Many of the young Bajau from this village have the opportunity to go to school in Semporna as it is not located to far away. Omadal is a great example of Bajau accepting modernization, but still grasping onto their more traditional ways of life as many of the residents still choose to learn the ways of their ancestors and live primarily on the sea!
Such a awesome post and detail you shared.. Thank you so much for sharing this post and experiences.
Wow this sounds fantastic, and an awesome experience. We are heading that way in July – do you think it would safe, appropriate and a guide like you had would be willing to take my 2 boys (12 & 14) to do something like you did? The boys are well behaved and used to adventerous things. What kind of “gifts” are appropriate?

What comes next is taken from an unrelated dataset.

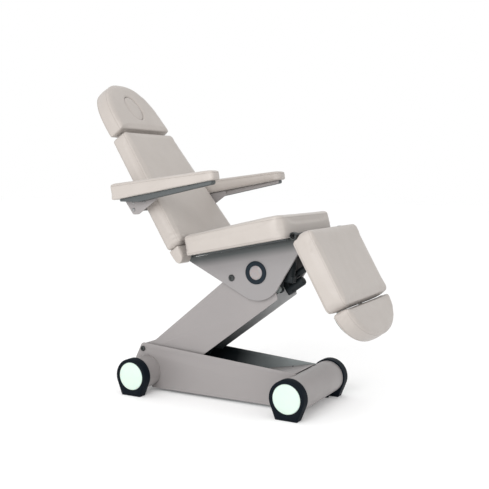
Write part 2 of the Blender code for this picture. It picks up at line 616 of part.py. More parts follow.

Could you please share the google map with pinned locations you’ve mentioned in the post?
HI May I get the contact of Local Bajau guide you during your travel?
Dear Stephen Gollan,
I’m a Malaysian who is interested in to visit the Bajau villagers for my personal project. Would you be open to share the guide details with me?
Thank you!
The BBC documentary* actually said ‘they can hold their breath for over 3 minutes’.
Not quite 5 minutes, but impressive none the less.